Çalışmada, tarih öncesi dönemden alınan yaklaşık 450 DNA örneği, Avrupa’nın dört bir yanındaki 100 farklı bölgeden toplanan örneklerle birlikte detaylı biçimde incelendi. Dahası, daha önceden elde edilmiş 1000 genetik örneğin de bu geniş çaplı analizın bir parçası haline getirilmesi, araştırmanın derinliğini ve kapsamını artırdı. Geçtiğimiz ay, hakemli bilimsel dergi Nature’da yayımlanan iki makalede, genetik veriler arkeolojik ve dilbilimsel bulgularla karşılaştırılarak, Yamnaya halkının modern insanlık üzerindeki etkileri yeniden değerlendirildi.
Bilim insanları, MÖ 3000’den önce Volga Nehri’nden başlayarak Karadeniz’in kuzeyinde yer alan Ukrayna bozkırına doğru gerçekleşen göç hareketlerinin, yerel halkla karışarak Yamnaya kültürünü oluşturduğunu belirtiyor. İlk izlerinin Ukrayna’daki Mihaylivka mezrasında görüldüğü Yamnayalar, bugün hala tartışılan Rus işgali altındaki bu bölgede, genetik ve kültürel mirasın modern Avrupa’ya yayılmasının mihenk taşı olarak değerlendiriliyor. Araştırmacılar, Yamnaya halkının genlerini ve yaşam biçimlerini Portekiz’den Moğolistan’a kadar uzanan geniş bir coğrafyaya taşıdığını, böylece dünya tarihinin akışını kökten değiştiren bir etki yarattığını öne sürüyor.

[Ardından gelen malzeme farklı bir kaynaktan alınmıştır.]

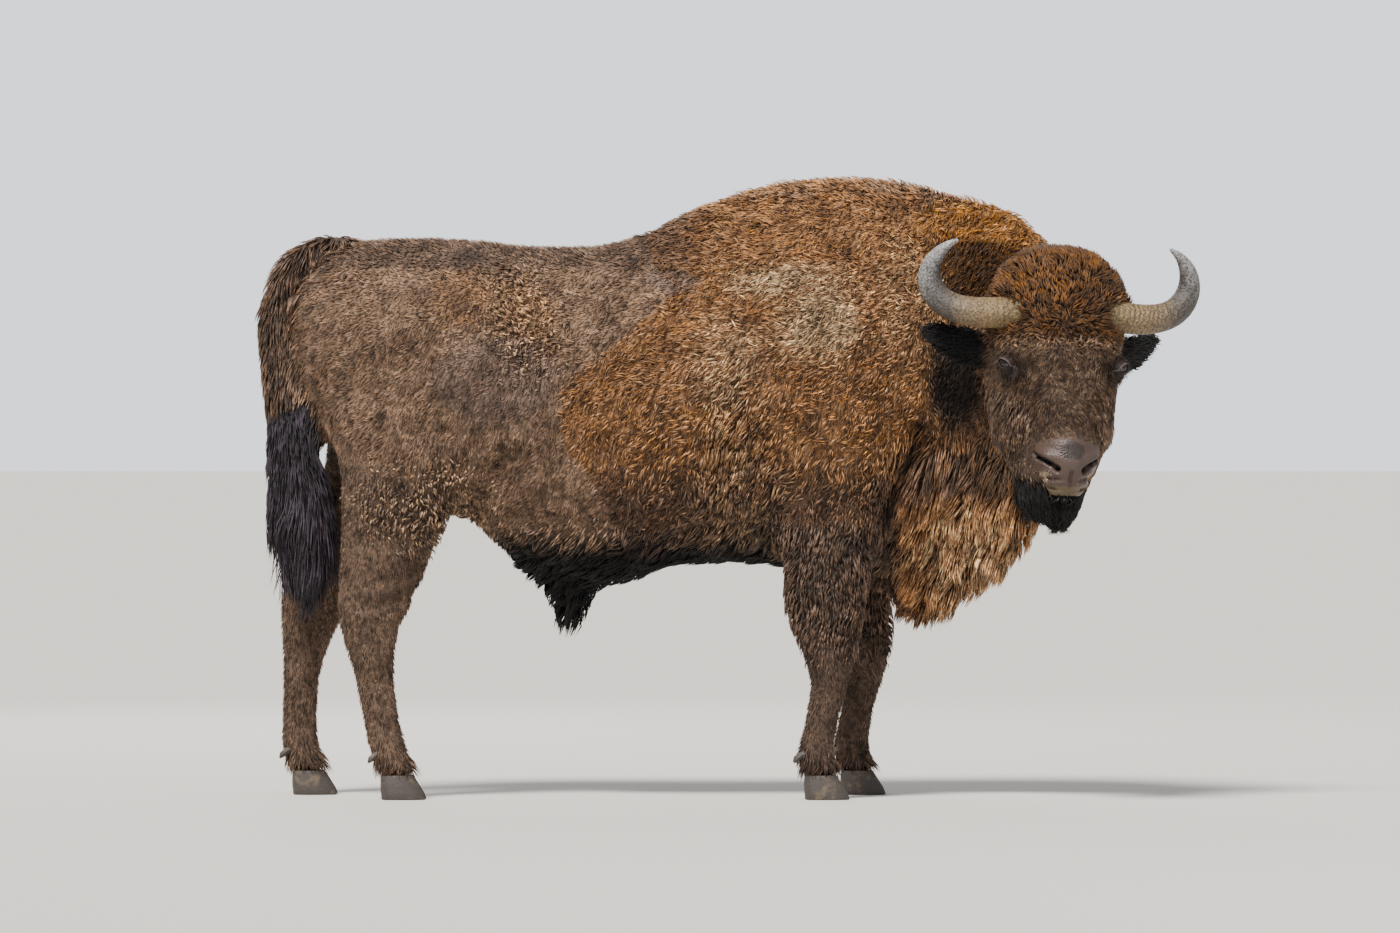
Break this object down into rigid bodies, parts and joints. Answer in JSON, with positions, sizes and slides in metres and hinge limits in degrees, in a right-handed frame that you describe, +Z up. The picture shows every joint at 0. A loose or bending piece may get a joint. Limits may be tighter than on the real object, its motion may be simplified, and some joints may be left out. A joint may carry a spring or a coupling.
{
  "type": "wisent bull",
  "caption": "Life-size standing European bison bull with moulting coat, curved horns and its head turned to its right; still museum-type model.",
  "frame": {"origin": "middle of the bounding box, on the floor under the soles", "axes": "+X toward the chest end along the trunk, +Y toward the animal's left, +Z up; the head is turned toward -Y"},
  "size_m": [2.7198, 1.0434, 1.8112],
  "materials": {
    "coat": "woolly moulting coat, rusty to grey brown",
    "dark_coat": "short and long dark brown hair",
    "horn": "worn keratin, pale tan base and grey tip",
    "hoof": "dark keratin",
    "eye": "wet dark brown"
  },
  "bodies": {
    "root": {"head": "coat", "neck": "coat", "trunk": "coat", "leg_front_right": "dark_coat", "leg_front_left": "dark_coat", "leg_hind_right": "dark_coat", "leg_hind_left": "dark_coat", "tail_dock": "dark_coat", "tail_switch": "dark_coat", "ear_right": "dark_coat", "ear_left": "dark_coat", "horn_right": "horn", "eye_right": "eye", "horn_left": "horn", "eye_left": "eye", "claw_front_right_outer": "hoof", "dewclaw_front_right_outer": "hoof", "claw_front_right_inner": "hoof", "dewclaw_front_right_inner": "hoof", "claw_front_left_outer": "hoof", "dewclaw_front_left_outer": "hoof", "claw_front_left_inner": "hoof", "dewclaw_front_left_inner": "hoof", "claw_hind_right_outer": "hoof", "dewclaw_hind_right_outer": "hoof", "claw_hind_right_inner": "hoof", "dewclaw_hind_right_inner": "hoof", "claw_hind_left_outer": "hoof", "dewclaw_hind_left_outer": "hoof", "claw_hind_left_inner": "hoof", "dewclaw_hind_left_inner": "hoof"}
  },
  "joints": []
}
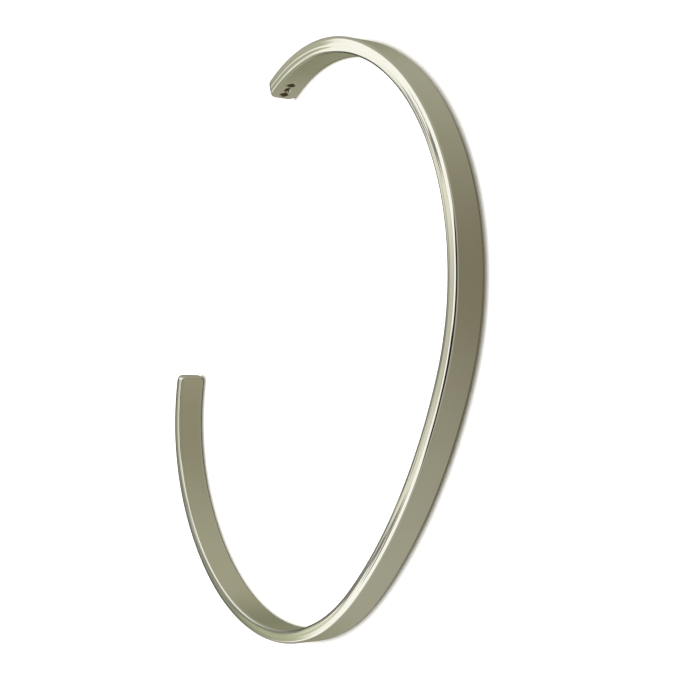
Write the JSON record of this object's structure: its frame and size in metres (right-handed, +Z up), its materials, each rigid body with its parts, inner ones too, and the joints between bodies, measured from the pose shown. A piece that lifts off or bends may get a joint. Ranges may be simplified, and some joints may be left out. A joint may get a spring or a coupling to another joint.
{
  "type": "torque bangle",
  "caption": "Slim open oval bangle bent from one flat bar, with softened corners, square rounded ends and a small row of plain punches inside one tip.",
  "frame": {"origin": "middle of the oval outline, on the plane that the bangle's lower narrow edge rests on", "axes": "+X to the middle of the closed back, -X to the gap, +Y to the arm with the marked tip, +Z up through the wrist hollow"},
  "size_m": [0.046, 0.062, 0.003],
  "materials": {
    "silver": "polished sterling silver with fine hand-polishing lines"
  },
  "bodies": {
    "root": {"bangle": "silver"}
  },
  "joints": []
}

Reich, Yamnaya göçlerini “Avrupa’nın ve nihayetinde dünyanın demografik yapısını değiştiren olağanüstü bir dönüşüm” olarak tanımlarken, günümüzde hayatta olan yaklaşık 4 milyon insanın bu kadim soydan izler taşıdığını vurguluyor. İsveç’teki Göteborg Üniversitesi’nden Yamnaya uzmanı Kristian Kristiansen ise bu benzersiz yayılmayı, modern dönem öncesi küreselleşmenin temeli olarak nitelendiriyor.
Araştırma, antik uygarlıkların da bu kadim genetik ve kültürel mirası paylaştığını gözler önüne seriyor; tarih boyunca düşman olarak anılan Romalılar, Keltler, Persler ve Makedonlar bile ortak bir geçmişin izlerini taşıyor. Dahası, Yamnayaların dillerinin, Latince, Yunanca, İngilizce, Rusça, Urduca ve Almanca da dahil olmak üzere yaklaşık 400 dilin atası olduğuna dair iddialar, insanlık tarihinin dilsel evrimine yeni bir bakış açısı getiriyor. Buna karşın, Estonya’daki Tartu Üniversitesi’nden DNA araştırmacısı Lehti Saag, “Bir dilin kökeninin tespit edilmesinde genetik bulgular asla tek başına yeterli olmaz” diyerek, bu alandaki çok disiplinli yaklaşımın önemine dikkat çekiyor.
Bu zenginleştirilmiş çalışma, sadece tarih öncesi halkların kökenlerini aydınlatmakla kalmayıp, aynı zamanda modern kültürel ve dilsel yapıların derin tarihsel köklerini yeniden değerlendirmemize olanak tanıyor. Yamnayaların genetik izleri, Avrupa’dan Asya’ya uzanan geniş bir coğrafyada insanlık tarihinin derinliklerine dair benzersiz bir pencere açarak, geçmişin modern dünyamızı nasıl şekillendirdiğini gözler önüne seriyor.